Among its many abuses, Coke has been spending millions to help elect industry-friendly politicians and distort science. It’s seeking to block the rising tide of public health policies around the world, which are aimed at reducing the negative health impacts of sugary beverages.

Corporate Accountability teamed up with Dr. Esperanza Cerón Villaquirán, the head of Colombia-based consumer advocacy group Educar Consumidores to bring these issues to light. But Coke executives prevented Dr. Cerón Villaquirán the opportunity to speak. Dr. Cerón Villaquirán, who has experienced the soda industry’s personal and political intimidation firsthand, was denied a chance to speak not once, but three times over the course of the meeting.

Afterwards, she said:

“What were executives afraid of hearing today? They cannot hide behind a podium forever: Coke must stop interfering with policies our countries try to adopt to prevent the obesity epidemic — an epidemic that Coke’s products fuel.”
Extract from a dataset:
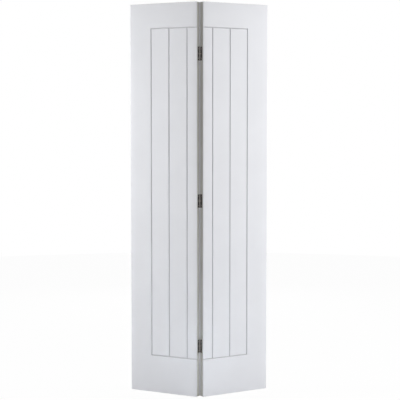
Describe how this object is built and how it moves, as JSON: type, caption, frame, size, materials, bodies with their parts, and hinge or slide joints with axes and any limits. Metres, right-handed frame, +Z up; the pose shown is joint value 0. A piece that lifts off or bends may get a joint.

But while Coke tried to hide, we broadcasted the truth online and across social media. And our interventions made clear that Coke is a corporation that’s fueling a public health epidemic and attempting to manipulating policymaking for its profit motive.

Speaking truth to power at shareholders’ meetings is just one of the many ways we rein in corporate power. Together with our allies and members we will continue our long-term campaigning to make it more difficult, expensive, and ultimately impossible for corporations like Coke and McDonald’s to continue their abusive practices.